**What is being asked**. In the records below, find each line containing the word "None" and copy it.

====== Information shown

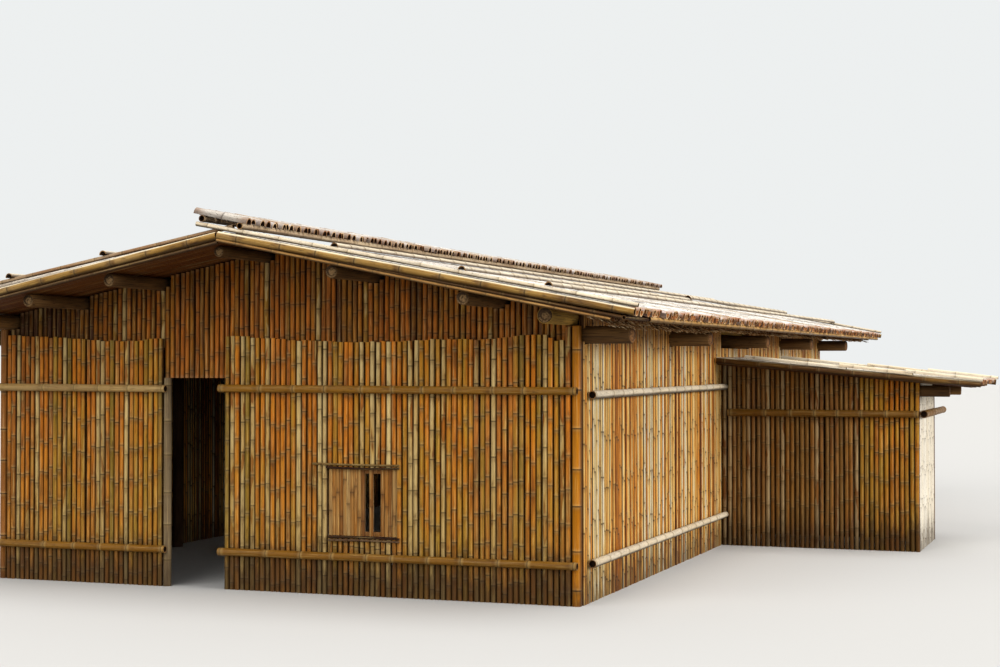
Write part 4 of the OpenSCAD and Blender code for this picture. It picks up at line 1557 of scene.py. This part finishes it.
@dataclass
class Rails:
    """Rails across the culms on all four walls."""

    palette: Palette
    low_z: float = 0.36
    gable_z: float = 1.9
    side_z: float = 1.86
    gable_r: float = 0.0375
    side_r: float = 0.038
    drop: float = 0.012 * 0.3
    out: float = PLAN.culm_d / 2 + PLAN.gap + PLAN.rail_d / 2

    def across(self, bundle: Bundle, low: float, high: float, y: float, tones: tuple[float, float]) -> None:
        """Lays a lower and an upper rail on a gable wall, thick ends to the left.

        Args:
            bundle: where they go.
            low: X of the left end.
            high: X of the right end.
            y: their place along the room.
            tones: colour numbers of the lower and the upper rail.
        """
        stock = pole_stock(16, max(3, round((high - low) / 0.31)), open_foot=True)
        look = {"taper": 0.93, "bow": 0.004, "bulge": 0.045, "knuckle": 0.03}
        for z, drop, tone in ((self.low_z, 0.0, tones[0]), (self.gable_z, self.drop, tones[1])):
            foot, tip = spots(low, y, z + drop), spots(high, y, z - drop)
            bundle.add(stock, foot, tip, self.gable_r, tone=tone, **look)

    def along(self, side: int, spans: tuple[tuple[float, float], ...]) -> None:
        """Lays lower and upper rails on a side wall.

        Args:
            side: -1 for the left wall, 1 for the right.
            spans: their starts and ends along the room.
        """
        node = "side_rails_" + word_of(side)
        bundle = Bundle(node + "_poles", self.palette.pale, 53 + side)
        x = side * (PLAN.side_x + self.out)
        look = {"taper": 0.93, "bow": 0.005, "bulge": 0.045, "tone": 0.7, "knuckle": 0.03}
        for start, end in spans:
            stock = pole_stock(16, round((end - start) / 0.33), open_foot=True)
            for z in (self.low_z, self.side_z):
                bundle.add(stock, spots(x, start, z), spots(x, end, z), self.side_r, **look)
        bundle.build("rail_pole", node)

    def make(self) -> None:
        """Builds the rails."""
        front = Bundle("front_rail_poles", self.palette.rail, 51)
        self.across(front, -PLAN.side_x, -PLAN.door_left - 0.02, -self.out, (0.35, 0.95))
        self.across(front, -PLAN.door_right - 0.03, PLAN.side_x, -self.out, (0.3, 0.45))
        front.build("rail_pole", "front_rails")
        rear = Bundle("rear_rail_poles", self.palette.rail, 52)
        self.across(rear, -PLAN.side_x, PLAN.side_x, PLAN.room_l + self.out, (0.3, 0.6))
        rear.build("rail_pole", "rear_rails")
        first, last = PLAN.beam_ys[0], PLAN.beam_ys[-1]
        self.along(-1, ((first, last),))
        self.along(1, ((first, PLAN.annex_y - 0.03), (PLAN.annex_rear_y + 0.03, last)))


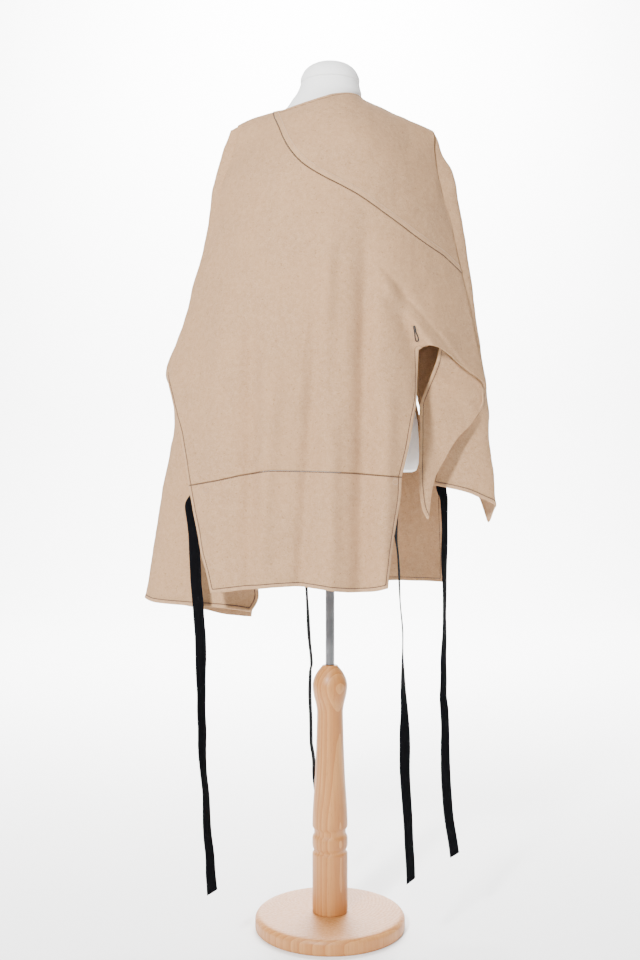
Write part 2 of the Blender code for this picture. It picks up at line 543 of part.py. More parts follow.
def make_flap(material, collection):
    """The tapering flap: its top lies against the lobe's inside, and it hangs clear below."""
    columns, rows = FLAP_COLUMNS, FLAP_ROWS

    def place(column, row):
        flat = patch(even_line(FLAP_TOP, columns), even_line(FLAP_BOTTOM, columns), FLAP_LEFT, FLAP_RIGHT,
                     column, row / rows)
        x, z = flat[:, 0], flat[:, 1]
        outer = back_y(x, z)
        hung = FLAP_FOLD_Y + FLAP_DEPTH * (outer - FLAP_FOLD_Y)
        drop = np.clip((row / rows) / FLAP_TURN, 0, 1)
        drop = drop * drop * (3 - 2 * drop)
        y = (1 - drop) * off_back(x, z, WALL + 2 * SEAM) + drop * hung
        return np.stack([x, y, z], axis=1)

    return grid_sheet("sleeve_flap", columns, rows, place, material, collection, (0, -1, 0))


def make_ribbon(name, path, material, collection):
    """A flat strip along its path, turning as it falls. Its first row lies where the ribbon is sewn on."""
    top, low = path["z"][0], path["z"][-1]

    def place(column, row):
        z = top + (low - top) * row / RIBBON_ROWS
        x = read(path, "x", z)
        y = read(path, "y", z)
        turn = np.radians(read(path, "turn", z))
        side = (column - 0.5) * RIBBON_WIDTH
        return np.stack([x + side * np.cos(turn), y + side * np.sin(turn), z], axis=1)

    outward = (0, 1, 0) if path["y"][1] > 0.05 else (0, -1, 0)
    return grid_sheet(name, 1, RIBBON_ROWS, place, material, collection, outward, wall=RIBBON_WALL)


def seat_ribbons():
    """Puts each ribbon's sewn end on the face of the cloth that carries it, turned as that face is. The
    distances allow for how far the flat facets lie from the curve."""
    for name, inward in (("ribbon_back_left", WALL + 4 * SEAM), ("ribbon_back_right", WALL + SEAM)):
        path = RIBBONS[name]
        x, z = path["x"][0], path["z"][0]
        path["y"][0] = off_back(x, z, inward)
        path["turn"][0] = math.degrees(math.atan((back_y(x + 0.005, z) - back_y(x - 0.005, z)) / 0.01))
    for name, side, across, inward in (("ribbon_sleeve", "right", 0.94, WALL + 2 * SEAM),
                                       ("ribbon_front", "left", 0.075, RIBBON_WALL - SEAM)):
        path = RIBBONS[name]
        near = np.array([across - 0.02, across, across + 0.02])
        x, y = front_point(side, near, np.full(3, path["z"][0]))
        path["x"][0] = x[1]
        path["y"][0] = y[1] + inward
        path["turn"][0] = math.degrees(math.atan((y[2] - y[0]) / (x[2] - x[0])))


def make_torso(material, collection):
    """Level sections joined into one solid; each is two half ellipses, front and back."""
    heights = np.sort(FORM_SECTIONS["z"])[::-1]
    rows = len(heights)
    angle = np.arange(FORM_SIDES) * 2 * math.pi / FORM_SIDES
    bm = bmesh.new()
    rings = []
    for z in heights:
        half = np.where(np.cos(angle) > 0, read(FORM_SECTIONS, "right", z), read(FORM_SECTIONS, "left", z))
        deep = np.where(np.sin(angle) > 0, read(FORM_SECTIONS, "front", z), read(FORM_SECTIONS, "back", z))
        rings.append([bm.verts.new((h * math.cos(a), d * math.sin(a), z)) for a, h, d in zip(angle, half, deep)])
    for upper, lower in zip(rings[:rows - 1], rings[1:]):
        for i in range(FORM_SIDES):
            j = (i + 1) % FORM_SIDES
            bm.faces.new((upper[i], lower[i], lower[j], upper[j]))
    bm.faces.new(rings[0])
    bm.faces.new(rings[-1][::-1])
    bmesh.ops.recalc_face_normals(bm, faces=bm.faces[:])
    mesh = bpy.data.meshes.new("form_torso")
    bm.to_mesh(mesh)
    bm.free()
    mesh.shade_smooth()
    return new_object("form_torso", mesh, material, collection)


def make_turned(name, profile, material, collection):
    """A profile of radius and height, turned about the stand's axis."""
    mesh = bpy.data.meshes.new(name)
    mesh.from_pydata([(radius, 0.0, z) for radius, z in profile],
                     [(i, i + 1) for i in range(len(profile) - 1)], [])
    obj = new_object(name, mesh, material, collection)
    screw = obj.modifiers.new("turn", "SCREW")
    screw.axis = "Z"
    screw.steps = screw.render_steps = TURNED_STEPS
    screw.use_merge_vertices = True
    screw.merge_threshold = 0.0001
    screw.use_smooth_shade = True
    return obj


def make_rod(material, collection):
    low, high = COLUMN_TOP + SEAM, FORM_SECTIONS["z"].min() - SEAM
    bm = bmesh.new()
    bmesh.ops.create_cone(bm, cap_ends=True, segments=16, radius1=ROD_RADIUS, radius2=ROD_RADIUS,
                          depth=high - low)
    bmesh.ops.translate(bm, verts=bm.verts[:], vec=(0, 0, (high + low) / 2))
    mesh = bpy.data.meshes.new("rod")
    bm.to_mesh(mesh)
    bm.free()
    return new_object("rod", mesh, material, collection)


def make_loop(material, collection):
    """A flattened ring of cord on the back's face."""
    start, end = np.array(LOOP_TOP), np.array(LOOP_LOW)
    way = (end - start) / np.hypot(*(end - start))
    side = np.array([-way[1], way[0]])
    count = 20
    turns = np.arange(count) * 2 * math.pi / count
    middle = (start + end) / 2
    half = np.hypot(*(end - start)) / 2
    flat = (middle + np.cos(turns)[:, None] * half * way + np.sin(turns)[:, None] * LOOP_HALF_WIDTH * side)
    lifted = on_back(flat)
    lifted[:, 1] = off_back(flat[:, 0], flat[:, 1], -LOOP_CORD - 7 * SEAM)
    curve = bpy.data.curves.new("hanging_loop", "CURVE")
    curve.dimensions = "3D"
    curve.bevel_depth = LOOP_CORD
    curve.bevel_resolution = 1
    spline = curve.splines.new("POLY")
    spline.points.add(count - 1)
    for point, place in zip(spline.points, lifted):
        point.co = (*place, 1.0)
    spline.use_cyclic_u = True
    return new_object("hanging_loop", curve, material, collection)


def make_material(name):
    colour, roughness, metallic = MATERIALS[name]
    material = bpy.data.materials.new(name)
    material.use_nodes = True
    shader = material.node_tree.nodes["Principled BSDF"]
    shader.inputs["Base Color"].default_value = (*colour, 1.0)
    shader.inputs["Roughness"].default_value = roughness
    shader.inputs["Metallic"].default_value = metallic
    return material


def main():
    for obj in list(bpy.data.objects):
        bpy.data.objects.remove(obj, do_unlink=True)
    parts = bpy.data.collections.new(OBJECT_NAME)
    bpy.context.scene.collection.children.link(parts)
    finish = {name: make_material(name) for name in MATERIALS}

    wool = finish["wool"]
    make_back_body(wool, parts)
    make_yoke(wool, parts)
    make_back_band(wool, parts)
    make_front("left", LEFT_FRONT_HEM, LEFT_SPREAD, wool, parts)
    make_front("right", RIGHT_FRONT_HEM, RIGHT_SPREAD, wool, parts,
               skip=lambda column, row: column == SLIT_COLUMN and row >= ABOVE_SLIT_ROWS)
    make_flap(wool, parts)
    seat_ribbons()
    for name, path in RIBBONS.items():
        make_ribbon(name, path, finish["black_ribbon"], parts)
    make_loop(finish["dark_cord"], parts)

    make_torso(finish["form_cloth"], parts)
    make_turned("neck_cap", CAP_PROFILE, finish["form_cloth"], parts)
    make_rod(finish["rod_metal"], parts)
    make_turned("column", COLUMN_PROFILE, finish["turned_wood"], parts)
    make_turned("base", BASE_PROFILE, finish["turned_wood"], parts)


main()
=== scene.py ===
# Looks of the wool cape on its dress form: fine cloth shells, sewing, ribbons, form, stand, floor, light.
# Metres, +Z up. The cape's back faces -Y, and its wearer's right is +X.

import math

import bpy
import numpy as np
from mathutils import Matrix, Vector


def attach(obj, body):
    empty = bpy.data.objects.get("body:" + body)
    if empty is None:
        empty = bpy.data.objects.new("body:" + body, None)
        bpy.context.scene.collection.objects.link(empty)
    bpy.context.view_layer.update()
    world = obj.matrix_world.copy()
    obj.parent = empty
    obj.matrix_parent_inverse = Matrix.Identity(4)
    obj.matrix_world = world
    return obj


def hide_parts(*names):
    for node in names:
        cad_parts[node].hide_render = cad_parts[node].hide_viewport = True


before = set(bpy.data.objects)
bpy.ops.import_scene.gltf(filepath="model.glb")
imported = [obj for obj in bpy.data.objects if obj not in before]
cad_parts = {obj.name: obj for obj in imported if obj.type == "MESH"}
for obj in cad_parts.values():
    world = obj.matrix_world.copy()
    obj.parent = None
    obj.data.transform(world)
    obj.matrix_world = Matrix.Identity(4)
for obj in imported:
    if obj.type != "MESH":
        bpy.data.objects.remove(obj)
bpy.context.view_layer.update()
print("frame loaded:", len(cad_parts), "nodes")


# Camera: level with the middle of the cape, straight behind it.
camera = {"place": (-0.019, -2.2, 0.849), "lens": 43.4}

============

**Exercise result**.
    def across(self, bundle: Bundle, low: float, high: float, y: float, tones: tuple[float, float]) -> None:
    def along(self, side: int, spans: tuple[tuple[float, float], ...]) -> None:
    def make(self) -> None:
    flat = (middle + np.cos(turns)[:, None] * half * way + np.sin(turns)[:, None] * LOOP_HALF_WIDTH * side)
    if empty is None:
        empty = bpy.data.objects.new("body:" + body, None)
    obj.parent = None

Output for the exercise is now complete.